-- Given records start --

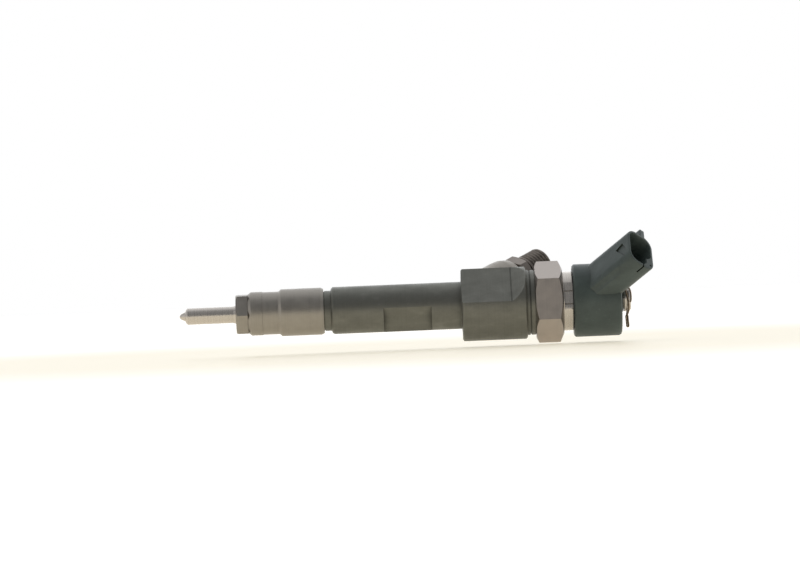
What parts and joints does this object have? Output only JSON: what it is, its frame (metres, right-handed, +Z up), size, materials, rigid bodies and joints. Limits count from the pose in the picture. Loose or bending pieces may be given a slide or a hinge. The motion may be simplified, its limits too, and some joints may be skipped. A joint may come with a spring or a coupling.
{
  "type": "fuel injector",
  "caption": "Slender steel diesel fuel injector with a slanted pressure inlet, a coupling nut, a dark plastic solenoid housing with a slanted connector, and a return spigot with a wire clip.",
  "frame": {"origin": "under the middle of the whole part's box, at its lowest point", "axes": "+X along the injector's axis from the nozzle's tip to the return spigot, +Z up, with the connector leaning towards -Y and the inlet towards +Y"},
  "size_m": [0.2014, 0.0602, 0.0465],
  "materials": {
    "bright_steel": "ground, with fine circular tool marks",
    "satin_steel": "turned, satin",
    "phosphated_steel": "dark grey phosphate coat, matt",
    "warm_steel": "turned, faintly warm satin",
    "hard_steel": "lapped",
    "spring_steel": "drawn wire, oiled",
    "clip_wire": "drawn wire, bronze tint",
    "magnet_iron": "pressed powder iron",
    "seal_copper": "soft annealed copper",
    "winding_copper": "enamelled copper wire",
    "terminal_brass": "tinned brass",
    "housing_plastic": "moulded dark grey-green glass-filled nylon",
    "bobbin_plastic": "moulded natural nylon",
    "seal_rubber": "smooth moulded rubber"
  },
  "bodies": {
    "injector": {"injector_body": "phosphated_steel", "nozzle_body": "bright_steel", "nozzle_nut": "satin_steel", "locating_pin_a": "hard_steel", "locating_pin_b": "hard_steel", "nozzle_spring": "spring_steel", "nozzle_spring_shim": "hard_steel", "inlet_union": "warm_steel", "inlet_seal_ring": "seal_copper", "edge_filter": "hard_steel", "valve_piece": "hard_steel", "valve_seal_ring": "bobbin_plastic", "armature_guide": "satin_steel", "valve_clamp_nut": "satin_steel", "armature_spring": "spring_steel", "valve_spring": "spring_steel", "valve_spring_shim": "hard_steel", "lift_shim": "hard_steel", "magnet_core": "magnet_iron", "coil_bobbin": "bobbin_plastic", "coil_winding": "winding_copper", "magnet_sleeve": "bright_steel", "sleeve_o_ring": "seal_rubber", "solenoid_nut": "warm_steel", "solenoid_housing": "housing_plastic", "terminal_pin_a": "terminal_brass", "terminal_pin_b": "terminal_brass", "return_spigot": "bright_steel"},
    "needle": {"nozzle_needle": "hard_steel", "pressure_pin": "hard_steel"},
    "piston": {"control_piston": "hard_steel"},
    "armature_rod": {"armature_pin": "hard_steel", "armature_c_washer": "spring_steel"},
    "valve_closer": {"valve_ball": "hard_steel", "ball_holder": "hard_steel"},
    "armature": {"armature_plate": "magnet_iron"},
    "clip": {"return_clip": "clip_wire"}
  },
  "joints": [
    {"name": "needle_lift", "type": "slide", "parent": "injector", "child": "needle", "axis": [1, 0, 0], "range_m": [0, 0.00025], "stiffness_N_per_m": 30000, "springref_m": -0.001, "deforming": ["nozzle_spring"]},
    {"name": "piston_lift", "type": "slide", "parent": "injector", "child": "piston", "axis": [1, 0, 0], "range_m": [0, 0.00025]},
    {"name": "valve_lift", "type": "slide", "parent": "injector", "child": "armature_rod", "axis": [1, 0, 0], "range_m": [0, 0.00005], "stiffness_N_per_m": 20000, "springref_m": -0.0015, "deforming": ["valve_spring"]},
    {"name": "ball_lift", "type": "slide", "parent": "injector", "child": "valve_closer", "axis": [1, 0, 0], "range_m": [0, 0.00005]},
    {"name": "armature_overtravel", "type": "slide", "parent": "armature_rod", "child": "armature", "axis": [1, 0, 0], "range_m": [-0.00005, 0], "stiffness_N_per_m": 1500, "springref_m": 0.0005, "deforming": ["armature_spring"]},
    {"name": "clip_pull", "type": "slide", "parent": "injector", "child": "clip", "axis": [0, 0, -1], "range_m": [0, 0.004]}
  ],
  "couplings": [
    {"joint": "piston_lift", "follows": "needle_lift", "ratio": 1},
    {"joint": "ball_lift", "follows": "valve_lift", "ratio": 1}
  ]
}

-- Given records end --
-- Given records start --

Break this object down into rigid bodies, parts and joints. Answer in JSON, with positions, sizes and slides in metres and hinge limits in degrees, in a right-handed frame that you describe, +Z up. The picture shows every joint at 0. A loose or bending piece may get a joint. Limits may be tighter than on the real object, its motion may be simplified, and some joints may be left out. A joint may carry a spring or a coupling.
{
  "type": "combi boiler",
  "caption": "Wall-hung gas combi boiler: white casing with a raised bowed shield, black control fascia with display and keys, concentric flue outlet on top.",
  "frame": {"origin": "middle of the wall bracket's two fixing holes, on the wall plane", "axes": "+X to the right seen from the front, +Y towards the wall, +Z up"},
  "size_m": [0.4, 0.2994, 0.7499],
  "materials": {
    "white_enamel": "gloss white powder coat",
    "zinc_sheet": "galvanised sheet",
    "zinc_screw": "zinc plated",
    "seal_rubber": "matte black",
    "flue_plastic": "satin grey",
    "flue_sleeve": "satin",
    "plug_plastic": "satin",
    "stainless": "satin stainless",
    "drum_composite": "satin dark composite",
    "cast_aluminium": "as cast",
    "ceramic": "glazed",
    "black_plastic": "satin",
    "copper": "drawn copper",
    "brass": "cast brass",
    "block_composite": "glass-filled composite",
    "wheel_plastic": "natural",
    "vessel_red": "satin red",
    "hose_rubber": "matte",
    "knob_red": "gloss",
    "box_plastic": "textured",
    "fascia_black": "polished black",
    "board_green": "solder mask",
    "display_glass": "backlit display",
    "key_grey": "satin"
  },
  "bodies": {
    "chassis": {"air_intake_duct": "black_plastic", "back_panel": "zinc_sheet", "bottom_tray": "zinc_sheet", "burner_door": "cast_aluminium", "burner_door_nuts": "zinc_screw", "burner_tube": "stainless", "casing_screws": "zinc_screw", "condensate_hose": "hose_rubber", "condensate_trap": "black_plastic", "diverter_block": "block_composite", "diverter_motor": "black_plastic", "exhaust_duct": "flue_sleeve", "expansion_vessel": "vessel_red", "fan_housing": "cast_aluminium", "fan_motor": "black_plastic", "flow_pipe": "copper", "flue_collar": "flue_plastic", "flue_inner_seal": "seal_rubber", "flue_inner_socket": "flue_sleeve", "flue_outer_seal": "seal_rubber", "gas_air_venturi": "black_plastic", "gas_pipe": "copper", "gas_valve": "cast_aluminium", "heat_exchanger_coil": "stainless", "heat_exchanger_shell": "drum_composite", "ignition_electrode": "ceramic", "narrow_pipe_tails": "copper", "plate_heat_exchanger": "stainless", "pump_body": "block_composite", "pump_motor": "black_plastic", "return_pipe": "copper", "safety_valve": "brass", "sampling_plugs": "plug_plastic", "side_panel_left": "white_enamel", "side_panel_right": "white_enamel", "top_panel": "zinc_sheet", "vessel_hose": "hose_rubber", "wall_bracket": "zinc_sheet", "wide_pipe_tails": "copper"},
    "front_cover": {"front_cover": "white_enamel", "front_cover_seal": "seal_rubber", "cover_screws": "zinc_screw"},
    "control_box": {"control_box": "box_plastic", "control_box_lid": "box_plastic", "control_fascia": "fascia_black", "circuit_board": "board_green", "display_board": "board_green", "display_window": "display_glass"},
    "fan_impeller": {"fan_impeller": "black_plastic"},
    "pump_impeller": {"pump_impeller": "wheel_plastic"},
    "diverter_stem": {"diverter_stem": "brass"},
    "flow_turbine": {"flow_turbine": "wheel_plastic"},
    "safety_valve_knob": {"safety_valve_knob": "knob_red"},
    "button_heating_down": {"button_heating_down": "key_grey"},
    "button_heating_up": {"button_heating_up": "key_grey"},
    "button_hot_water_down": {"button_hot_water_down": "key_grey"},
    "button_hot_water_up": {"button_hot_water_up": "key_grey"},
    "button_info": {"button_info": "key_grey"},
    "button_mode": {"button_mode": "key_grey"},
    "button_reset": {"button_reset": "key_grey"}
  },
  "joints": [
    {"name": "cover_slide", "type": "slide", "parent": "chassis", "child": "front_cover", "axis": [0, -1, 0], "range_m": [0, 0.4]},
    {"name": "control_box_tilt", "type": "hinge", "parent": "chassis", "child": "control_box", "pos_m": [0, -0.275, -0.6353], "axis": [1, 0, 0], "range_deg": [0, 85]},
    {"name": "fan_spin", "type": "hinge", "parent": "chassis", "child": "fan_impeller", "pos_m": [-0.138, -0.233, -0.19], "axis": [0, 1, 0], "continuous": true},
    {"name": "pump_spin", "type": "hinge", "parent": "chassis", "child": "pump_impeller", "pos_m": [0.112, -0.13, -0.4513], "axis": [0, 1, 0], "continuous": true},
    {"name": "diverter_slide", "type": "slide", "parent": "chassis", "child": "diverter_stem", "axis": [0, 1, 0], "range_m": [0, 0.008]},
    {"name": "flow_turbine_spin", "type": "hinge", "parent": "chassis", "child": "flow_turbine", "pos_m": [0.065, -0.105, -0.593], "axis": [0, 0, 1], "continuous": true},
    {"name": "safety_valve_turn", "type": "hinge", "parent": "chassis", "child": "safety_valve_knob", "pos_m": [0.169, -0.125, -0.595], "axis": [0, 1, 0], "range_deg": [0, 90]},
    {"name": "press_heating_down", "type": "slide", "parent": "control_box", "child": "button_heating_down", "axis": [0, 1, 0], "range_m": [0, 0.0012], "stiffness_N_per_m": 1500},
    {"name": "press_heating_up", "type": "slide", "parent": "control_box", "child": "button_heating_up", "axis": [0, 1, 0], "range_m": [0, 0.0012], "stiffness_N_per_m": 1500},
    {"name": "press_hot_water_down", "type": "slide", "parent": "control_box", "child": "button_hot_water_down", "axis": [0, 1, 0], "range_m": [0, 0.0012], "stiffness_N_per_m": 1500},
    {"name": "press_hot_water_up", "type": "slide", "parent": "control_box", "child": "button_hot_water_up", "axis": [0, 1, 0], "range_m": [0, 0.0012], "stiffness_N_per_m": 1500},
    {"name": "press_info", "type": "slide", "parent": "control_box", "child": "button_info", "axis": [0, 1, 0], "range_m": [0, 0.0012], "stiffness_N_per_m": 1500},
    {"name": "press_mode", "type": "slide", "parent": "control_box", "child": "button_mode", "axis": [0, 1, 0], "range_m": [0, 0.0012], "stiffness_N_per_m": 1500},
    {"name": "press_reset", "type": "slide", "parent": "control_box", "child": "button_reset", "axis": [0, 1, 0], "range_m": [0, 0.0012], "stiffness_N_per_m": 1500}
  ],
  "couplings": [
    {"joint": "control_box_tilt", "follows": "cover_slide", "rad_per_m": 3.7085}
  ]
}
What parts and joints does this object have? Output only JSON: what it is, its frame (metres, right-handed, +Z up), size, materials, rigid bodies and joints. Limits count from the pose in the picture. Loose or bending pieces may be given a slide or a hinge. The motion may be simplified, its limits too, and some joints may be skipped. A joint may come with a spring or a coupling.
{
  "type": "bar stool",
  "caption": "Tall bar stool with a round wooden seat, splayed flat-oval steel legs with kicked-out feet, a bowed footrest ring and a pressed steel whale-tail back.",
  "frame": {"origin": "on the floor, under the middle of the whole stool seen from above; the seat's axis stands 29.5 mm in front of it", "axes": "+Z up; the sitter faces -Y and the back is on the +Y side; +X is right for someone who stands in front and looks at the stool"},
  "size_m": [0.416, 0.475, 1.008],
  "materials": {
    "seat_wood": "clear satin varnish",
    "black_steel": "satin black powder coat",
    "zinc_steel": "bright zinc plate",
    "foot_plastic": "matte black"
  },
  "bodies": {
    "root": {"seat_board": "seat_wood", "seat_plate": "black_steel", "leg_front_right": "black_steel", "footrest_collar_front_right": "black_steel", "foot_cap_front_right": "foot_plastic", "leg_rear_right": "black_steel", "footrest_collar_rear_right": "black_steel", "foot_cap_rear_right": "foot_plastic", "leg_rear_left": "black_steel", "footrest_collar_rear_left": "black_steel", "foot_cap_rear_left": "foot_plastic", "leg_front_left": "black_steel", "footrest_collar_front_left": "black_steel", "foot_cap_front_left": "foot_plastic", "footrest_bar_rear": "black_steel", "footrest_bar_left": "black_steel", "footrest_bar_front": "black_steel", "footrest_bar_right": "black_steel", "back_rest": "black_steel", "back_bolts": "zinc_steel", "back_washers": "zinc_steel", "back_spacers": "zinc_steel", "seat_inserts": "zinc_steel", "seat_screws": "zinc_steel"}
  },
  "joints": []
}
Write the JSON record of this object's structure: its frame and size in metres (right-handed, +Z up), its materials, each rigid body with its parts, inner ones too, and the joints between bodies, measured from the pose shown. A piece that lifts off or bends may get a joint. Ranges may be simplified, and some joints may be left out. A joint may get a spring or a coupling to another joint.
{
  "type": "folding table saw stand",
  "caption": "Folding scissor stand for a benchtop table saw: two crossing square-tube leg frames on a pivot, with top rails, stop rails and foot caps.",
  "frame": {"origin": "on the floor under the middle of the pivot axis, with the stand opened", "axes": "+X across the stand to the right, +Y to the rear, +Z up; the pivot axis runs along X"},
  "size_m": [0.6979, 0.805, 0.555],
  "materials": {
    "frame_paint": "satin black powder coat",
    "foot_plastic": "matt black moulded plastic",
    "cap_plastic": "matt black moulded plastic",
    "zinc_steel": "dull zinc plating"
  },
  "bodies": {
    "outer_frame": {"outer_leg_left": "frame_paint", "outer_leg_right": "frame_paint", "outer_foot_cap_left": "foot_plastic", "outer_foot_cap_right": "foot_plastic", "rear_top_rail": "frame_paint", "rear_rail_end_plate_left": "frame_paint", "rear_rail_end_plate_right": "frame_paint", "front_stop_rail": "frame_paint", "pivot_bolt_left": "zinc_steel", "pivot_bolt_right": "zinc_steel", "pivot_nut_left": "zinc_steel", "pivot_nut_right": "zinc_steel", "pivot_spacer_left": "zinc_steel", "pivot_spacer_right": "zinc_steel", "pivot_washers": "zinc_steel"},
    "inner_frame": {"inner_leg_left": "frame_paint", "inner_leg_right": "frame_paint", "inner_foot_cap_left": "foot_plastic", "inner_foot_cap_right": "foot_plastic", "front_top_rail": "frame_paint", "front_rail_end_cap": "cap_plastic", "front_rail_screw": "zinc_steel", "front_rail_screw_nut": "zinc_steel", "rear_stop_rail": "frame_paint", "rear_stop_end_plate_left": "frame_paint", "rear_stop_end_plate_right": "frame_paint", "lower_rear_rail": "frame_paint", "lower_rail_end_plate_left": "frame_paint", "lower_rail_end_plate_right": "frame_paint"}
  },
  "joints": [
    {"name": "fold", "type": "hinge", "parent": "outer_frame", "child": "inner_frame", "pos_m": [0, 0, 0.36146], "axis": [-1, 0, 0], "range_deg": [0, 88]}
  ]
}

-- Given records end --
-- Given records start --

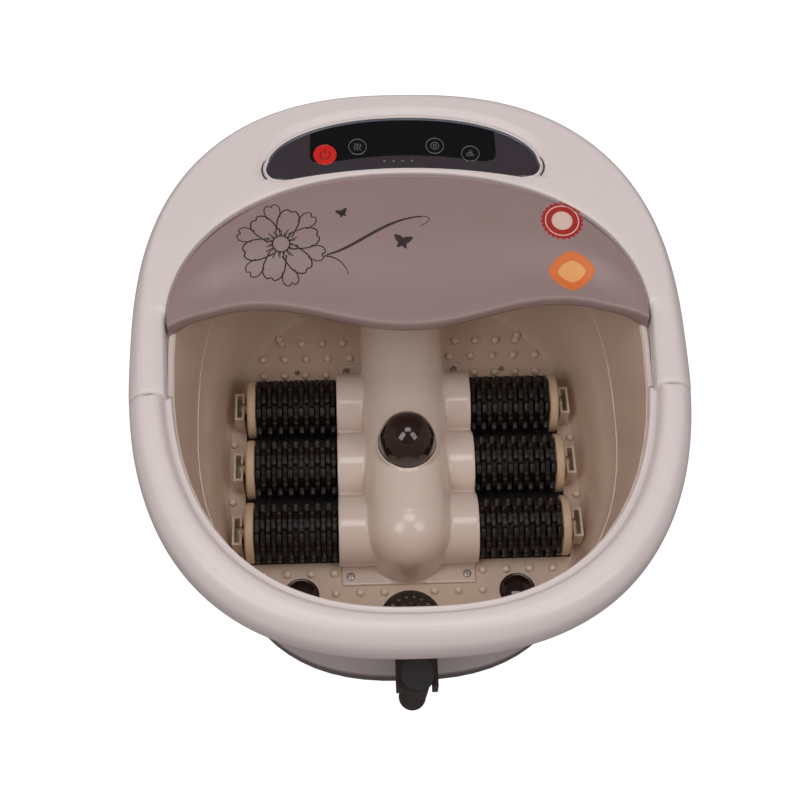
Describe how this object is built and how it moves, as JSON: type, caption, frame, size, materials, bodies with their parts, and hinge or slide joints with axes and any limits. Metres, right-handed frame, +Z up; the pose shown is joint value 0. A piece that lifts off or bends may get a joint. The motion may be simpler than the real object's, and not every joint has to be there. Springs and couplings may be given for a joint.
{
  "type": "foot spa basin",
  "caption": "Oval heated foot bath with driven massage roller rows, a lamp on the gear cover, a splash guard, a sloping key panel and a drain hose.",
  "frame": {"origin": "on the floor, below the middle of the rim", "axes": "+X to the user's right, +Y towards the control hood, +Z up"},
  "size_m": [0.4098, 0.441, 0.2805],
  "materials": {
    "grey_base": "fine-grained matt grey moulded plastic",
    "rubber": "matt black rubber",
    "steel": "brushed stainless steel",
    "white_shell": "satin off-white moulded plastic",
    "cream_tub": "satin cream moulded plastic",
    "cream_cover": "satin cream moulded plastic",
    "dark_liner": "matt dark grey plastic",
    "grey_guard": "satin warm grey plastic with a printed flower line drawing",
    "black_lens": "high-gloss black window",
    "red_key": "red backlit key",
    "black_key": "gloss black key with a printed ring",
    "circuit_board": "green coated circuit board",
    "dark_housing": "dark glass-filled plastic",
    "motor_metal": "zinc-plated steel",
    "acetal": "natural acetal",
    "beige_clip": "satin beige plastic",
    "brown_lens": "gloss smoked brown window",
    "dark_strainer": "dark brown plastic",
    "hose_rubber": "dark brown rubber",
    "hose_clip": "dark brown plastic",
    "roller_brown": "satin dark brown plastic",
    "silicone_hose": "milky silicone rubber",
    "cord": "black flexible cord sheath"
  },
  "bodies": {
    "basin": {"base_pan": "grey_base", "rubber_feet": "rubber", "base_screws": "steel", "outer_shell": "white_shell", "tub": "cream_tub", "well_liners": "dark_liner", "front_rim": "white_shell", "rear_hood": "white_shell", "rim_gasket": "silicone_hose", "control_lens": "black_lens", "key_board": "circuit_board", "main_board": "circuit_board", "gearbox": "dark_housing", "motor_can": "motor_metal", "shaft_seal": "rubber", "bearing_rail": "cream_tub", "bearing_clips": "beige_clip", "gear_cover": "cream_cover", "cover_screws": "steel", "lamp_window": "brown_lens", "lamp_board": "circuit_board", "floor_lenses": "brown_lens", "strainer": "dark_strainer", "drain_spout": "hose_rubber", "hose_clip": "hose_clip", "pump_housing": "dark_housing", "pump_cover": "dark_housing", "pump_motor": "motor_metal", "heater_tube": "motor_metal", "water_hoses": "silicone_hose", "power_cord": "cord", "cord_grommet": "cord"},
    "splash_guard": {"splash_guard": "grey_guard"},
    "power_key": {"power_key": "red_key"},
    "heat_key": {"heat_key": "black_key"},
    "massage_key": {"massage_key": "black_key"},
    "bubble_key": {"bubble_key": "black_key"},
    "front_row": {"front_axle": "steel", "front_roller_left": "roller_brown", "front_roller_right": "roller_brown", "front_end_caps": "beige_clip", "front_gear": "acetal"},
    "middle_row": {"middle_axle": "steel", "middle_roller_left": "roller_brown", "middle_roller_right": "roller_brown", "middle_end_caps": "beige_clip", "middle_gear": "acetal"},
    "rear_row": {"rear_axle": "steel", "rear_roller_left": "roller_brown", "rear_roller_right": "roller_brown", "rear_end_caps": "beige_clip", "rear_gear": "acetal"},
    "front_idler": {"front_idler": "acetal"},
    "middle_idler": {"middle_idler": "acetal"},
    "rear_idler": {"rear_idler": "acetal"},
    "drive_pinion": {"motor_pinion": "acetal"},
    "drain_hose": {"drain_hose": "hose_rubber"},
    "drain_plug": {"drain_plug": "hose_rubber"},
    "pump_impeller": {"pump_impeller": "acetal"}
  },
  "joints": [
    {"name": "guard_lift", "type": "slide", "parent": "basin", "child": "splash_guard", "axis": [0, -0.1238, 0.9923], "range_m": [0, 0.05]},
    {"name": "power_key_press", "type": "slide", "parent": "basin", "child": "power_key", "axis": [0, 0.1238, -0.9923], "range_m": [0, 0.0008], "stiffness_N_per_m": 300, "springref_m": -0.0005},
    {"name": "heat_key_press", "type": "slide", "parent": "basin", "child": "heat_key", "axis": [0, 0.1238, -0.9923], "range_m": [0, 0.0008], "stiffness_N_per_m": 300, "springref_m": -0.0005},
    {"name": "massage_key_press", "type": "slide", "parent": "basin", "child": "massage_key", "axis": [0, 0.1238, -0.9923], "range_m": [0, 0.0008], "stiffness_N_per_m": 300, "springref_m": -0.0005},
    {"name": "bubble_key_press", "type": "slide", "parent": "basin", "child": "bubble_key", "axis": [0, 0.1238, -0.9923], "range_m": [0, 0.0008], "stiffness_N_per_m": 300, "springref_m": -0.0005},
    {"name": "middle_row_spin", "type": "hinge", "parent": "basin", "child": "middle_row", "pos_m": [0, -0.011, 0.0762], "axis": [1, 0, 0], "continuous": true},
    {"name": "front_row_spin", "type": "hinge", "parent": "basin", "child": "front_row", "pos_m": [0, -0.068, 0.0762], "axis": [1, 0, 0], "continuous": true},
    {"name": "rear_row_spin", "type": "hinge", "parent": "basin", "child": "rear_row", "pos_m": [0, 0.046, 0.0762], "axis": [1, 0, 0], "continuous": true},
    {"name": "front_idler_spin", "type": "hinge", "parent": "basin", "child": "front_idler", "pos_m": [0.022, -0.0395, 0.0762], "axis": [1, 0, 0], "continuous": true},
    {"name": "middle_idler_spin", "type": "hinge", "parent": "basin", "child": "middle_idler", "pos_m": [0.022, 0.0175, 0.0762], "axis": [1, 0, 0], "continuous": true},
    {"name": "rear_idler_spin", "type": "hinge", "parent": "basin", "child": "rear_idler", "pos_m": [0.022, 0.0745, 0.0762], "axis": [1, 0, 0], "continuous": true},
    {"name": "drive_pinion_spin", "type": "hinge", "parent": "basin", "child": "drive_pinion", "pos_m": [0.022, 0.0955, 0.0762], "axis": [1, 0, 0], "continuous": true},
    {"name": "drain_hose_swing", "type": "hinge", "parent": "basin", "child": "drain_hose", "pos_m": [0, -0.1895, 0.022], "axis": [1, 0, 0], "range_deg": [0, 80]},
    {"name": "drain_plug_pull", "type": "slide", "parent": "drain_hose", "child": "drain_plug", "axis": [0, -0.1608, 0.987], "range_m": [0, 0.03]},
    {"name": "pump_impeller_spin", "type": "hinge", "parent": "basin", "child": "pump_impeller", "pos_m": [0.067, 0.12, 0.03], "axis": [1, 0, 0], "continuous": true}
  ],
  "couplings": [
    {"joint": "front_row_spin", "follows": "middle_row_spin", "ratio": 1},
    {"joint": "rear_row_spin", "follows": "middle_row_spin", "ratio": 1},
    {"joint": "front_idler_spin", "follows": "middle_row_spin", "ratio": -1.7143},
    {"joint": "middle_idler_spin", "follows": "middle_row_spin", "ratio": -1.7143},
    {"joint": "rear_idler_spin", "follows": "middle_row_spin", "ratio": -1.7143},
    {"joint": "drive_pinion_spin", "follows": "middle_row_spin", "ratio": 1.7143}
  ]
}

-- Given records end --

Establish how many lines of the material above hold the word "axes". Nothing but the count should be returned.

6